▶ **RECORDED DATA**:
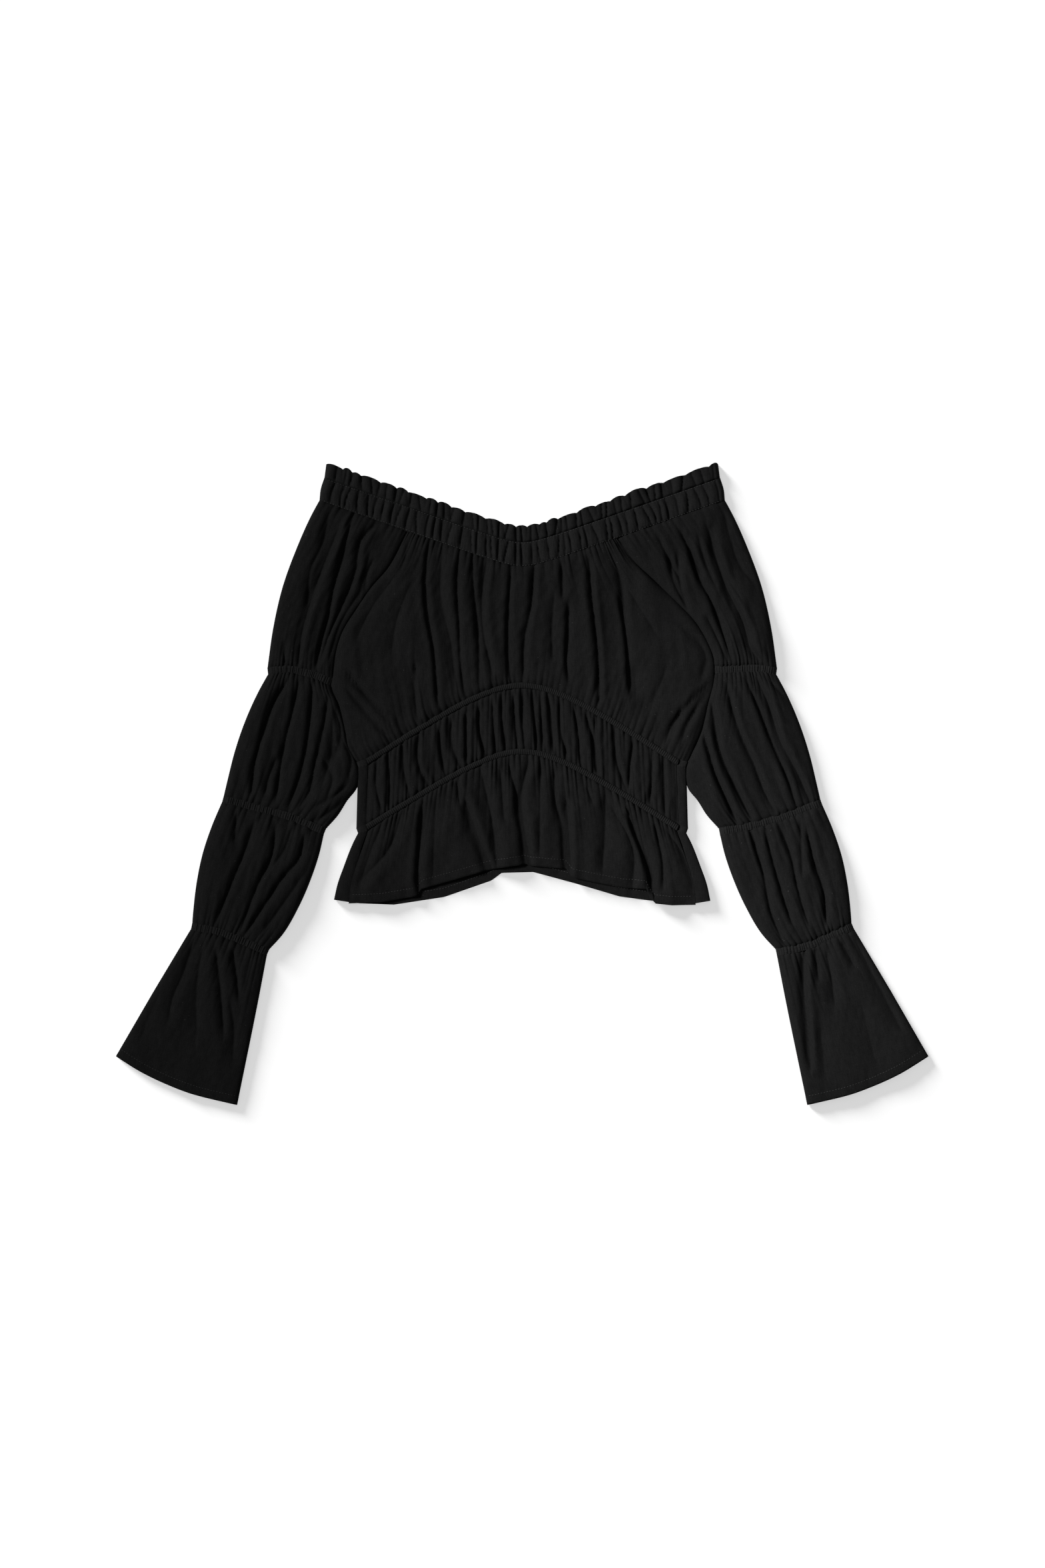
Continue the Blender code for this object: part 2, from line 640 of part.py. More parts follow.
def make_neck(finish, casing_finish, parent):
    """The elastic casing round the neck and the ruffle above it, both flattened loops with gathers."""
    shares = gather_shares()
    rise = gather_rise(shares)
    sides = []
    for towards in (-1, 1):
        foot = Point(towards * NECK_HALF_WIDTH, float(neck_line(NECK_HALF_WIDTH)))
        head = Point(towards * CASING_TOP_HALF_WIDTH, float(neck_line(CASING_TOP_HALF_WIDTH, CASING_HEIGHT)))
        middle = Point((foot.x + head.x) / 2 + towards * CASING_BULGE, (foot.y + head.y) / 2)
        sides.append(smooth_curve((head, middle, foot)))
    casing = patch(
        neck_curve(-CASING_TOP_HALF_WIDTH, CASING_TOP_HALF_WIDTH, CASING_HEIGHT),
        neck_curve(-NECK_HALF_WIDTH, NECK_HALF_WIDTH),
        sides[0],
        sides[1],
    )

    def casing_height(u, v):
        bulge = (1 + np.sin(pi * v)) / 2
        return LEAST_TOP + CASING_BASE + (CASING_PUFF + CASING_GATHER * rise) * bulge

    tube("neck_casing", casing, shares, NECK_STATIONS, NECK_UNDER_COLUMNS, casing_height, casing_finish, parent)

    scallop = RUFFLE_SCALLOP * (2 * rise - 1)
    foot_rise = CASING_HEIGHT + SEAM_GAP

    def ruffle_surface(u, v):
        u, v = np.broadcast_arrays(np.asarray(u, dtype=float), np.asarray(v, dtype=float))
        half = RUFFLE_HALF_WIDTH + (CASING_TOP_HALF_WIDTH - RUFFLE_HALF_WIDTH) * v
        x = half * (2 * u - 1)
        wave = np.interp(u, shares, scallop)
        y = neck_line(x, foot_rise) + (1 - v) * (RUFFLE_HEIGHT + wave)
        return np.stack([x, y], axis=-1)

    def ruffle_height(u, v):
        return LEAST_TOP + RUFFLE_BASE + RUFFLE_WAVE * rise * (1 - RUFFLE_TAPER * v)

    tube("neck_ruffle", ruffle_surface, shares, NECK_STATIONS, NECK_UNDER_COLUMNS, ruffle_height, finish, parent)


def make_arch(name, arch, finish, parent):
    """An elastic casing across the front, a rounded band along its arch."""
    centre = arch_curve(arch, CHANNEL_HALF_SPAN)
    places = np.linspace(0, 1, ARCH_COLUMNS + 1)
    outer, inner = [], []
    for side in CHANNEL_PROFILE:
        spots = shifted(centre, side * CHANNEL_WIDTH / 2)(places)
        lift = CHANNEL_LOFT * (1 - side**4)
        inner.append(np.column_stack([spots, np.full(places.shape, FRONT_UNDER + lift)]))
        outer.append(np.column_stack([spots, np.full(places.shape, FRONT_UNDER + WALL + lift)]))
    shell(name, np.array(outer), np.array(inner), False, finish, parent)


def between_curves(top, bottom):
    """Straight sides from one curve's ends to another's."""
    return [straight_curve((Point(*top(share)), Point(*bottom(share)))) for share in (0.0, 1.0)]


def body_sides(above_bust):
    """The two sides of the bodice, ending on the ends of the bust seam."""
    sides = []
    for points, share in ((LEFT_SIDE, 0.0), (RIGHT_SIDE, 1.0)):
        start = Point(points[0].x, float(neck_line(points[0].x)) - SEAM_GAP)
        sides.append(smooth_curve((start, *points[1:SIDE_ROWS_TO_BUST], Point(*above_bust(share)))))
    return sides


def make_front(cloth, channel, parent):
    """The front: bodice, bust elastic, midriff, waist elastic and peplum."""
    clear = CHANNEL_WIDTH / 2 + SEAM_GAP
    above_bust = shifted(arch_curve(BUST, BODY_HALF_WIDTH), clear)
    neck = bodice_neck_curve(-SEAM_GAP)
    bodice = patch(neck, above_bust, *body_sides(above_bust), BODICE_SIDE_POWER)
    front_wall("front_bodice", bodice, BODICE_COLUMNS, BODICE_STATIONS, BODICE_LOFT, BODICE_FOLDS, cloth, parent)

    below_bust = shifted(arch_curve(BUST, CHANNEL_HALF_SPAN), -clear)
    above_waist = shifted(arch_curve(WAIST, CHANNEL_HALF_SPAN), clear)
    midriff = patch(below_bust, above_waist, *between_curves(below_bust, above_waist))
    folds = [midriff_fold(row) for row in MIDRIFF_FOLDS]
    front_wall("front_midriff", midriff, MIDRIFF_COLUMNS, MIDRIFF_STATIONS, MIDRIFF_LOFT, folds, cloth, parent)

    for name, arch in (("bust_channel_front", BUST), ("waist_channel_front", WAIST)):
        make_arch(name, arch, channel, parent)

    below_waist = shifted(arch_curve(WAIST, CHANNEL_HALF_SPAN), -clear)
    hem = smooth_curve(FRONT_HEM)
    turns = np.linspace(TURN_WIDTH, HEM_TURN_WIDTH, len(PEPLUM_SIDE) + 2)[1:-1] + SIDE_GAP
    ends = []
    for towards, share in ((-1, 0.0), (1, 1.0)):
        side = [Point(towards * (p.x - turn), p.y) for p, turn in zip(PEPLUM_SIDE, turns)]
        ends.append(smooth_curve((Point(*below_waist(share)), *side, Point(*hem(share)))))
    peplum = patch(below_waist, hem, *ends)
    name, columns, stations = "front_peplum", PEPLUM_COLUMNS, PEPLUM_STATIONS
    front_wall(name, peplum, columns, stations, PEPLUM_LOFT, PEPLUM_FOLDS, cloth, parent, hem=True)


def make_back(cloth, channel, parent):
    """The back, flat under the front, its lower pieces and elastics turned round the sides."""
    clear = CHANNEL_WIDTH / 2 + SEAM_GAP
    half = CHANNEL_WIDTH / 2
    bust, waist = arch_curve(BUST, BODY_HALF_WIDTH), arch_curve(WAIST, BODY_HALF_WIDTH)
    above_bust = shifted(bust, clear)
    neck = bodice_neck_curve(-SEAM_GAP)
    bodice = patch(neck, above_bust, *body_sides(above_bust), BODICE_SIDE_POWER)
    back_wall("back_bodice", bodice, BACK_COLUMNS, BODICE_STATIONS, cloth, parent)

    below_bust, above_waist = shifted(bust, -clear), shifted(waist, clear)
    midriff = patch(below_bust, above_waist, *between_curves(below_bust, above_waist))
    turned_wall("back_midriff", midriff, BACK_COLUMNS, 2, (TURN_WIDTH, TURN_WIDTH), cloth, parent)

    for name, line in (("bust_channel_back", bust), ("waist_channel_back", waist)):
        top, bottom = shifted(line, half), shifted(line, -half)
        band = patch(top, bottom, *between_curves(top, bottom))
        turned_wall(name, band, BACK_COLUMNS, 1, (TURN_WIDTH, TURN_WIDTH), channel, parent)

    below_waist = shifted(waist, -clear)
    hem = smooth_curve(BACK_HEM)
    ends = []
    for towards, share in ((-1, 0.0), (1, 1.0)):
        side = [Point(towards * p.x, p.y) for p in PEPLUM_SIDE]
        ends.append(smooth_curve((Point(*below_waist(share)), *side, Point(*hem(share)))))
    peplum = patch(below_waist, hem, *ends)
    turned_wall("back_peplum", peplum, BACK_COLUMNS, 4, (TURN_WIDTH, HEM_TURN_WIDTH), cloth, parent)


def midriff_fold(row):
    """A midriff gather as a fold from the bust elastic to the waist elastic."""
    reach = CHANNEL_WIDTH / 2
    start = float(arch_height(BUST, row.top)) - reach
    end = float(arch_height(WAIST, row.bottom)) + reach
    return Fold(row.top, start, row.bottom, end, row.bow, row.depth, MIDRIFF_WIDTH)


def mirrored(points):
    """The same points on the other side of the middle."""
    return tuple(Point(-p.x, p.y) for p in points)


def make_sleeve(side, cloth, channel, parent):
    """One sleeve: four flattened tubes with an elastic between each two. It is made from the shoulder down."""
    left = side == "left"
    body = LEFT_SIDE if left else RIGHT_SIDE
    lines = (UPPER_LEFT, MIDDLE_LEFT, LOWER_LEFT) if left else (UPPER_RIGHT, MIDDLE_RIGHT, LOWER_RIGHT)
    side_of = (lambda points: points) if left else mirrored
    elastics = [smooth_curve(side_of(line)) for line in lines]
    outwards = -1.0 if left else 1.0
    clear = ELASTIC_WIDTH / 2 + SEAM_GAP
    bodies = side_curve(body, SIDE_GAP)
    above = [shifted(line, -outwards * clear) for line in elastics]
    below = [shifted(line, outwards * clear) for line in elastics]

    def between(curve, start, end):
        """An edge bent so that it starts and ends at two given points."""
        first, last = np.array(start) - curve(0.0), np.array(end) - curve(1.0)

        def at(share):
            share = np.asarray(share, dtype=float)[..., None]
            return curve(share[..., 0]) + (1 - share) * first + share * last

        return at

    shoulder_x = body[0].x + outwards * SIDE_GAP
    outer_x = outwards * (NECK_HALF_WIDTH - NECK_INSET)
    neck = neck_curve(outer_x, shoulder_x, -SEAM_GAP)
    outers = [smooth_curve(side_of(p)) for p in (SHOULDER_OUTER, ELBOW_OUTER, FOREARM_OUTER)]
    outers.append(straight_curve(side_of(CUFF_OUTER)))
    seam_end, underarm = Point(*above[0](1.0)), Point(*below[0](1.0))
    body_edge = [Point(*p) for p in bodies(np.linspace(0, 1, SIDE_SAMPLES))]
    raglan_points = [p for p in body_edge if p.y > seam_end.y + SIDE_STEP]
    raglan = smooth_curve((*raglan_points, seam_end))
    along_body = [p for p in body_edge if NOTCH_Y < p.y < underarm.y - SIDE_STEP]
    elbow_inner = smooth_curve((underarm, *along_body, *side_of(ELBOW_INNER_BELOW_BODY)))
    inners = [raglan, elbow_inner, smooth_curve(side_of(FOREARM_INNER)), smooth_curve(side_of(CUFF_INNER))]
    tops = [neck, below[0], below[1], below[2]]
    bottoms = [above[0], above[1], above[2], smooth_curve(side_of(CUFF_HEM))]
    names = ("shoulder", "elbow", "forearm", "cuff")
    shares = np.linspace(0, 1, SLEEVE_COLUMNS + 1)
    for name, top, bottom, outer, inner in zip(names, tops, bottoms, outers, inners):
        surface = patch(
            top,
            bottom,
            between(outer, top(0.0), bottom(0.0)),
            between(inner, top(1.0), bottom(1.0)),
        )
        hem = name == "cuff"
        loft = CUFF_LOFT if hem else SLEEVE_LOFT
        folds = SLEEVE_FOLDS[f"{name}_{side}"]

        def height(u, v, surface=surface, loft=loft, folds=folds, hem=hem):
            return cloth_top(surface, u, v, loft, folds, hem)[..., 2]

        stations = SLEEVE_STATIONS[name]
        tube(f"sleeve_{name}_{side}", surface, shares, stations, SLEEVE_UNDER_COLUMNS, height, cloth, parent)

    places = ("upper", "middle", "lower")
    narrow = ELASTIC_WIDTH / 2
    for name, line in zip(places, elastics):
        top, bottom = shifted(line, -outwards * narrow), shifted(line, outwards * narrow)
        ends = [straight_curve((Point(*top(s)), Point(*bottom(s)))) for s in (0.0, 1.0)]
        surface = patch(top, bottom, *ends)

        def band_height(u, v):
            return np.full(np.shape(u), ELASTIC_TOP)

        across = np.linspace(0, 1, ELASTIC_COLUMNS + 1)
        full_name = f"sleeve_elastic_{name}_{side}"
        tube(full_name, surface, across, (0.0, 1.0), SLEEVE_UNDER_COLUMNS, band_height, channel, parent)


def main():
    for old in list(bpy.data.objects):
        bpy.data.objects.remove(old)
    parent = bpy.data.objects.new("top", None)
    bpy.context.collection.objects.link(parent)
    cloth = material("black crepe cloth", (0.012, 0.012, 0.012), 0.92)
    channel = material("ruched elastic casing", (0.010, 0.010, 0.010), 0.95)
    make_neck(cloth, channel, parent)
    make_back(cloth, channel, parent)
    make_front(cloth, channel, parent)
    for side in ("left", "right"):
        make_sleeve(side, cloth, channel, parent)


main()
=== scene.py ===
"""The looks of a gathered off-the-shoulder top that lies flat: cloth, elastics, topstitching and stage.

Tables are in millimetres in the part's frame, with x to the right, y towards the neck and z up. Creases are
in pixels of the 1568 by 2352 photograph, from their upper end down. Properties are in metres.
"""

from collections import namedtuple
from math import cos, pi, radians, sin

import bpy
import numpy as np
from bpy.props import FloatProperty, FloatVectorProperty, PointerProperty
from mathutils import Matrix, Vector


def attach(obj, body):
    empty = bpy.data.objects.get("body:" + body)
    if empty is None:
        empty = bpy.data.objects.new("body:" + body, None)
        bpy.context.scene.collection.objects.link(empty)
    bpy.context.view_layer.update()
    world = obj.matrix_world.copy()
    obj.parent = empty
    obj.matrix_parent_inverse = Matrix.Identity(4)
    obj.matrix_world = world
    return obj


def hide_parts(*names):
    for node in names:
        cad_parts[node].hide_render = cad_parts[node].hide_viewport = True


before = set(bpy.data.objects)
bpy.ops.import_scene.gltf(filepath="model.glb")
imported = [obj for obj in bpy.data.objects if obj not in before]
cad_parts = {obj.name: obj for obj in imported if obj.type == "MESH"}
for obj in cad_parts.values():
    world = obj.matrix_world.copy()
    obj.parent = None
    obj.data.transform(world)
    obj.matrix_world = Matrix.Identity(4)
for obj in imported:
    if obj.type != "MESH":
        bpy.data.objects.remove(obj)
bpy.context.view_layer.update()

bl_info = {
    "name": "Gathered top",
    "version": (1, 0, 0),
    "blender": (4, 5, 0),
    "location": "3D View > Sidebar > Gathered top",
    "description": "Makes the cloth, elastics and topstitching of a gathered top that lies flat",
    "category": "Add Mesh",
}

MM = 0.001
PIXEL = 0.65
PHOTO_MIDDLE = (783.5, 1175.5)

# Seams: pieces run this far under the elastics between them
OVERLAP = 0.7
SIDE_OVERLAP = 1.4

Point = namedtuple("Point", "x y")
Arch = namedtuple("Arch", "top slope rounding")
Crease = namedtuple("Crease", "depth width lean points")
Gathers = namedtuple("Gathers", "valleys heights reaches")


def outline(*pairs):
    """Points from pairs of millimetres."""
    return tuple(Point(*pair) for pair in pairs)


def crease_rows(*rows):
    """Creases from rows that give a depth, a width, a lean and then the points."""
    return tuple(Crease(depth, width, lean, points) for depth, width, lean, *points in rows)


# Neck
NECK_LOW = 211.0
NECK_SLOPE = 0.352
NECK_ROUND = 15.0
NECK_HALF_WIDTH = 197.6
CASING_TOP_HALF_WIDTH = 192.8
CASING_HEIGHT = 24.4
CASING_BULGE = 1.2
RUFFLE_HEIGHT = 15.4
RUFFLE_HALF_WIDTH = 191.0
RUFFLE_FOOT = 0.7
SCALLOP = 3.6
FLARE = 0.6
RUFFLE_PLEAT = 0.75
FOOT_WAVE = 0.1
EDGE_WAVE = 0.5
NECK_LEAN = (1.5, -4.0)
NECK_ROLL = 2.0
# Painted light: the ruched casings and the ruffle get the cloth colour made paler, as if more light fell on
# them
RUCHED_PAINTED_LIGHT = 1.4
PLEAT_SLANT = 0.006
SLANT_SWAYS = (44, 97)
PLEAT_POWER = 0.75
CASING_PUFF = 4.2
SMALL_PLEATS_INSIDE = 0.2
SMALL_PLEATS_AT_STITCHES = 1.1
LEAST_PUFF = 0.6
UNDER_PLEAT = 0.35
PUFF_POWER = 0.35
CASING_PLEAT_PITCH = 8.2
SMALL_PLEAT_PITCH = 3.6
RUFFLE_WAVE_PITCH = 15.0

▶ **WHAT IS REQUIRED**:
Write out, exactly as they stand, the lines from the one containing "in imported if" through the one containing "return tuple(Crease(depth, width, lean, points)", both ends included.

▶ **COMPLETED EXERCISE**:
cad_parts = {obj.name: obj for obj in imported if obj.type == "MESH"}
for obj in cad_parts.values():
    world = obj.matrix_world.copy()
    obj.parent = None
    obj.data.transform(world)
    obj.matrix_world = Matrix.Identity(4)
for obj in imported:
    if obj.type != "MESH":
        bpy.data.objects.remove(obj)
bpy.context.view_layer.update()

bl_info = {
    "name": "Gathered top",
    "version": (1, 0, 0),
    "blender": (4, 5, 0),
    "location": "3D View > Sidebar > Gathered top",
    "description": "Makes the cloth, elastics and topstitching of a gathered top that lies flat",
    "category": "Add Mesh",
}

MM = 0.001
PIXEL = 0.65
PHOTO_MIDDLE = (783.5, 1175.5)

# Seams: pieces run this far under the elastics between them
OVERLAP = 0.7
SIDE_OVERLAP = 1.4

Point = namedtuple("Point", "x y")
Arch = namedtuple("Arch", "top slope rounding")
Crease = namedtuple("Crease", "depth width lean points")
Gathers = namedtuple("Gathers", "valleys heights reaches")


def outline(*pairs):
    """Points from pairs of millimetres."""
    return tuple(Point(*pair) for pair in pairs)


def crease_rows(*rows):
    """Creases from rows that give a depth, a width, a lean and then the points."""
    return tuple(Crease(depth, width, lean, points) for depth, width, lean, *points in rows)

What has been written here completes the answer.